It isn’t just the French la petite mort — the “little death” — that binds the mysteriously opposed forces of sex and death together. Death has long been associated with sex in strange and often spiritual ways, from the ancient Egyptian myths of Osiris and Isis to the strange attraction many women have to serial killers (1, 2, 3), and even to simple images that remind them of death. From the perspective of sex as pure pleasure, this association seems counter-intuitive, if not outright absurd.
There is another perspective, however: a view from which this emergent association — which clearly does exist — can be understood, and even appreciated.
First, sex as pure pleasure is a fairly modern association. This is not because sex wasn’t enjoyable before recent times (it undoubtedly was), but because sex was intimately tied in with something else: creation. Before the days of condoms and birth-control pills, making a child was always a possible outcome of sex. After millions of generations of this association, it’s hard to imagine a few decades of a work-around erasing this connection. It’s older than our species, after all.
Secondly, another association that modernity has tried to hide is between creation and destruction. All life comes from death. Even vegetarian animals destroy plant-life to survive and reproduce, and nothing needs to be explained about carnivores like ourselves. If someone were to become a Jain and only eat plant-matter which had already died, death would still be required in order to sustain their life. By circumnavigating killing, the Jain still does not avoid the inevitable necessity of death. For one to live, another must die.
Sex creates life; life requires death.
This seemingly abstract and esoteric construction becomes a lot more literal when you consider what is involved in parenting. For women, children place an enormous strain on the body, altering it forever, and sometimes even killing the mother in childbirth. Assuming all goes well, children still take extraordinary amounts of time and attention… in short, of life. They rob you of sleep, money, and may require you to put your own life at risk in order to protect them.
Having a child is a decision to sacrifice a significant portion of your life. Orgasm isn’t just “the little death” as an experiential description; sex is suicide. It is a game of Russian roulette with diseases and birth complications, and comes with losing two decades — minimum — of your life to raising children.

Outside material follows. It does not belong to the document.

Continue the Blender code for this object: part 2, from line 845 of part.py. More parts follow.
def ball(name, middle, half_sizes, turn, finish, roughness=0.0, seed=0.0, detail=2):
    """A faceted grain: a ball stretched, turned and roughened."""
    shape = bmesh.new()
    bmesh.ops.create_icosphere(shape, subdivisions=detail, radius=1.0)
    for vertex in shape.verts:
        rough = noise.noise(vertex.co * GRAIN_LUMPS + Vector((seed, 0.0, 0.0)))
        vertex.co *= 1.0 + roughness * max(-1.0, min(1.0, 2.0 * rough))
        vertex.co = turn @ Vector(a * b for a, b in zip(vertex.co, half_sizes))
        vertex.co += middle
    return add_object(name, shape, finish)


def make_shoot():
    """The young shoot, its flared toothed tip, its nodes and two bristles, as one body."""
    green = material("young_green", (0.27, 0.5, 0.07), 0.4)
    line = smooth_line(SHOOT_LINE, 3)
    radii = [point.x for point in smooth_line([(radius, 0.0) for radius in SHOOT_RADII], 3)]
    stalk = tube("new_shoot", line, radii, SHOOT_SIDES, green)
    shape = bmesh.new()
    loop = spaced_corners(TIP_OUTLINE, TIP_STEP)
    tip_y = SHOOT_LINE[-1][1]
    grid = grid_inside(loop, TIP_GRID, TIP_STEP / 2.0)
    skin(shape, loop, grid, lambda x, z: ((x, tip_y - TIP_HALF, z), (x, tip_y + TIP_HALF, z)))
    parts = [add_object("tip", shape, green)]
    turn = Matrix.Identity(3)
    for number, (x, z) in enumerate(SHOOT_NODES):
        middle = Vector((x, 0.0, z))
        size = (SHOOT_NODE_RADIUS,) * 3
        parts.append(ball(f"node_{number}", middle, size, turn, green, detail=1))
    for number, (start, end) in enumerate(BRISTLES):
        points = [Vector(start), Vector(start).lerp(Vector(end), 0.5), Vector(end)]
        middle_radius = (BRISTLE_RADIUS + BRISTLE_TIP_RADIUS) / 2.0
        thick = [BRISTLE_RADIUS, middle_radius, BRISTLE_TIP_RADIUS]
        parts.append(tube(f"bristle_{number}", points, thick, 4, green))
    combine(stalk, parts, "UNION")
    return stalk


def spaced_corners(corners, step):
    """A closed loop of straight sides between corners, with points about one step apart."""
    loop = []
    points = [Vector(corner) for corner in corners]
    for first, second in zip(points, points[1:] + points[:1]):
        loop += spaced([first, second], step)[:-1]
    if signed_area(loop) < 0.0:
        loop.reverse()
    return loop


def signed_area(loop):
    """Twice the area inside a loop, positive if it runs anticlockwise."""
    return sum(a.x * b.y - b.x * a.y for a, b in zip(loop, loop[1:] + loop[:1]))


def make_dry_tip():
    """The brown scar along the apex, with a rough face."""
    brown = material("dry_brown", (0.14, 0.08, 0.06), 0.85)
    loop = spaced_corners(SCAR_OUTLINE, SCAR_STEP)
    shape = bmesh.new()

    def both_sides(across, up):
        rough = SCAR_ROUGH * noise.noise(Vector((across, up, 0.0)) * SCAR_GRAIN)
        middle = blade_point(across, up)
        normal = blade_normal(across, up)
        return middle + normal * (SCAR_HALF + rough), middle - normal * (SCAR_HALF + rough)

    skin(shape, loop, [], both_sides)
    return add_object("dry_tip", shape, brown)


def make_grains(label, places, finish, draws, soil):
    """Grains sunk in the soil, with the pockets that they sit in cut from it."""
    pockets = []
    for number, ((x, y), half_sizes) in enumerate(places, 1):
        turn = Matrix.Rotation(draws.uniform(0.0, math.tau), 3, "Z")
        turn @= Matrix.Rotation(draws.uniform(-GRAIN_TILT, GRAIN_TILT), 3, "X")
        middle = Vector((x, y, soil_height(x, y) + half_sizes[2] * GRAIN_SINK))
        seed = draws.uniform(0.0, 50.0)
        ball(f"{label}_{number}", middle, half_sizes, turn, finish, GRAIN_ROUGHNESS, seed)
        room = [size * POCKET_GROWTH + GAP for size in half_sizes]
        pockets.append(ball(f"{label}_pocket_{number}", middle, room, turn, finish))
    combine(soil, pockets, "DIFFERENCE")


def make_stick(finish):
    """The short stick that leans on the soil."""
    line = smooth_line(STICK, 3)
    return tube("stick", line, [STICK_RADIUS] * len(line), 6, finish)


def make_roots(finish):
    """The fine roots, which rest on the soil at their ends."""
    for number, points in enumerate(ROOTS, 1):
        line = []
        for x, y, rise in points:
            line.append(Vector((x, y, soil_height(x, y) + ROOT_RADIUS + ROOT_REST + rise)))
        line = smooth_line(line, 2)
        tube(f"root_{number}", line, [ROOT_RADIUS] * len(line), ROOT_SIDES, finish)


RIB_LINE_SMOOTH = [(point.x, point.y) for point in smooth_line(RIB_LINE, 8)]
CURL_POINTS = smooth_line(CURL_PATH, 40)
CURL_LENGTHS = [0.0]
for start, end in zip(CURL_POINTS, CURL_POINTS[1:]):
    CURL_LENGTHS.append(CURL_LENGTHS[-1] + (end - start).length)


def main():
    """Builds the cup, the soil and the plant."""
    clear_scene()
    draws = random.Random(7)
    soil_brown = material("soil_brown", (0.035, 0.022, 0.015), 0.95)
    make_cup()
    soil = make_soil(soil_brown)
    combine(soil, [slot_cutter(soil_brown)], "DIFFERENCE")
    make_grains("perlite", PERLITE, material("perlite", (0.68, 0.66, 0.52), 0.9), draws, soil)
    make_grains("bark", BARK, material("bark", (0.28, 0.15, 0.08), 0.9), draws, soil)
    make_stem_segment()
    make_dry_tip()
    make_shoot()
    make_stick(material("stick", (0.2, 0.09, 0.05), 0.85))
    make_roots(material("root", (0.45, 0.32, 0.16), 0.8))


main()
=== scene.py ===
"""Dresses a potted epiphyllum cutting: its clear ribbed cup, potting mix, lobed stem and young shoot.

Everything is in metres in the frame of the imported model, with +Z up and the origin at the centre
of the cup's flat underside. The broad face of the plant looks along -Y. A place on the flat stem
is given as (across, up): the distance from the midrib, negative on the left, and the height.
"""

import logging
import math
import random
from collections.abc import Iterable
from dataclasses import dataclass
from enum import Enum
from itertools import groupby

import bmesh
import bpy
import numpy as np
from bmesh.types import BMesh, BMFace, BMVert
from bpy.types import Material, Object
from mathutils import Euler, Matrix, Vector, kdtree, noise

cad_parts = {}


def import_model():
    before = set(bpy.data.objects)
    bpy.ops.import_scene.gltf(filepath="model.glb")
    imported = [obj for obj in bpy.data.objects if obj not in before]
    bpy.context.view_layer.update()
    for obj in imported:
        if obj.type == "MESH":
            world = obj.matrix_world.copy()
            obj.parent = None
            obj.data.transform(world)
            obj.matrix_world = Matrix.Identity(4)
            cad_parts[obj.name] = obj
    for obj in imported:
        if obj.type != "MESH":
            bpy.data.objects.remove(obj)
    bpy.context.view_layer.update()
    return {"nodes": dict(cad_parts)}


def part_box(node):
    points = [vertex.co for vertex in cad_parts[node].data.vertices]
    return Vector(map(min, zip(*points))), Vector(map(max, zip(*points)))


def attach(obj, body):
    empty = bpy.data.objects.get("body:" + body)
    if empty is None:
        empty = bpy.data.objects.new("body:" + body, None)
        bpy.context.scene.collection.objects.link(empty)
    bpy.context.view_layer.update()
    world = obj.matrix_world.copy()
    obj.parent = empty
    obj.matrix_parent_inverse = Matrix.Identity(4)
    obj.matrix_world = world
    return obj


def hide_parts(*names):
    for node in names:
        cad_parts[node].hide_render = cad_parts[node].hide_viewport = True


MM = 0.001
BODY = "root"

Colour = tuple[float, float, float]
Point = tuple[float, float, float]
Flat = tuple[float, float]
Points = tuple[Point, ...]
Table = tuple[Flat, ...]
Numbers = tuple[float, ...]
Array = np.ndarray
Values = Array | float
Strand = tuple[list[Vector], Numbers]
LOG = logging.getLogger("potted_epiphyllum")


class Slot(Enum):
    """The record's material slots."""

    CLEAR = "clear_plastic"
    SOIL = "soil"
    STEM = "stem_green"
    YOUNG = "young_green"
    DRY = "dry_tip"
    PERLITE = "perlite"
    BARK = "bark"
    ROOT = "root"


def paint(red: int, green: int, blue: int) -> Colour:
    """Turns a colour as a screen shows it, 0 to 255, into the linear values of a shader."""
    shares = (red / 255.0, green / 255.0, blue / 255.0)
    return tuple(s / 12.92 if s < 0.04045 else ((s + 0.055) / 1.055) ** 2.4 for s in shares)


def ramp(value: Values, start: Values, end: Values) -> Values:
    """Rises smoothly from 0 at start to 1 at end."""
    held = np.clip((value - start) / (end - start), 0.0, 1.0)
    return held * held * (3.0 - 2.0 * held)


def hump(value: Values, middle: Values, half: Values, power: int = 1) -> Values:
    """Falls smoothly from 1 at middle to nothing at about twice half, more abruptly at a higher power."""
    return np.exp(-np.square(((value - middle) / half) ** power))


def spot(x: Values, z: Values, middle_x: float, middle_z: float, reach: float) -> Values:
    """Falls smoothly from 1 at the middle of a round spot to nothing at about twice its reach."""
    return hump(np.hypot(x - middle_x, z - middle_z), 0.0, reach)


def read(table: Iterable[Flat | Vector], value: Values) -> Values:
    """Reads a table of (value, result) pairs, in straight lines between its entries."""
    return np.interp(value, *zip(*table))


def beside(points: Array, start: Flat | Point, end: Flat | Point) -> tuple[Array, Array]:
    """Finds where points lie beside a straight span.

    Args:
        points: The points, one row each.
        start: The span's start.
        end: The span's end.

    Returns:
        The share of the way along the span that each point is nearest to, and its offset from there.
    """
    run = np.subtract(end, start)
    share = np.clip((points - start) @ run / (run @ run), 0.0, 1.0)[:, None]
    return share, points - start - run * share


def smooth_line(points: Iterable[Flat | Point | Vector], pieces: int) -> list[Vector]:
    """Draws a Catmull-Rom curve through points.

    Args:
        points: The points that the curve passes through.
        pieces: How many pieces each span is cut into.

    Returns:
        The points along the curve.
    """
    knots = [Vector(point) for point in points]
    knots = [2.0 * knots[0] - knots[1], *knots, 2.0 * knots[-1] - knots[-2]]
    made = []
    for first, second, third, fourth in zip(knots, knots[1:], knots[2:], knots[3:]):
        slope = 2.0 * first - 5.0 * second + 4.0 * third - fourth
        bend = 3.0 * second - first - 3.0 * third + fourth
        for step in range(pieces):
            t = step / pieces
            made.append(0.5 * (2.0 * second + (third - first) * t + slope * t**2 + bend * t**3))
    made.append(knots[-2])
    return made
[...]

This is not to say that the life you may create isn’t extraordinary, meaningful, and wonderful to experience. It is all of these things, and it is still suicide by degrees.
But this association doesn’t make sex something fearful… at least, not so fearful as to dissuade people from participation. To the contrary, it makes sex more intimate, more exciting, more important and meaningful. The connection with death is what makes sex powerful.
Sex between a man and a woman is the point at which thanatos and eros merge, where self-destruction and self-creation intertwine, and the continuation of one’s identity is achieved through another person. Biologically and spiritually speaking, it is one of the most powerful things people can do.
This gives us more reason to reconsider the benefits of the sexual revolution, which — besides not delivering the promised goods — may not have been worth the rewards even if everyone was getting the “free love” envisioned in the 60’s. The dream of the sexual revolution was a dream of sex divorced from death, from consequences, and the belief that this divorce would lead to more sex for everyone. To life without death.
But there is no life without death. The divorce from death took the life out of sex, and turned it into a kind of masturbation with another person’s body. Still physically gratifying, still fun, but ultimately fruitless.
And the worst part is that you’re still dying. You’re just dying slower, and with nothing to show. It turns sex from an act of self-sacrificial creation with another person into a mundane escape from boredom. And this, it does only partially.
The power and meaning of sex are too old in our species to simply reason away. In keeping ourselves carnally entertained, we still feel the spiritual death that was always associated with death, but without the discrimination that is possible for those who remember the association between sex and death. These people lose bits of their heart with every partner, like a layer of paper left behind with the glue when two bound sheets are ripped apart.
Sex without death isn’t so much bad as it is impossible. But the illusion of sex apart from death leads to a slow, lingering death — spiritually, and eventually, physically — without ever feeling the intense connection that is possible when two people choose to die together.
By contrast, sex enjoyed in the knowledge of the death it entails is a cosmically significant act, of creation, destruction, and transformation, achieved through a unification of opposites. Understanding this allows for sex that — for most people — is the closest to divinity they may ever reach in their mortal lives.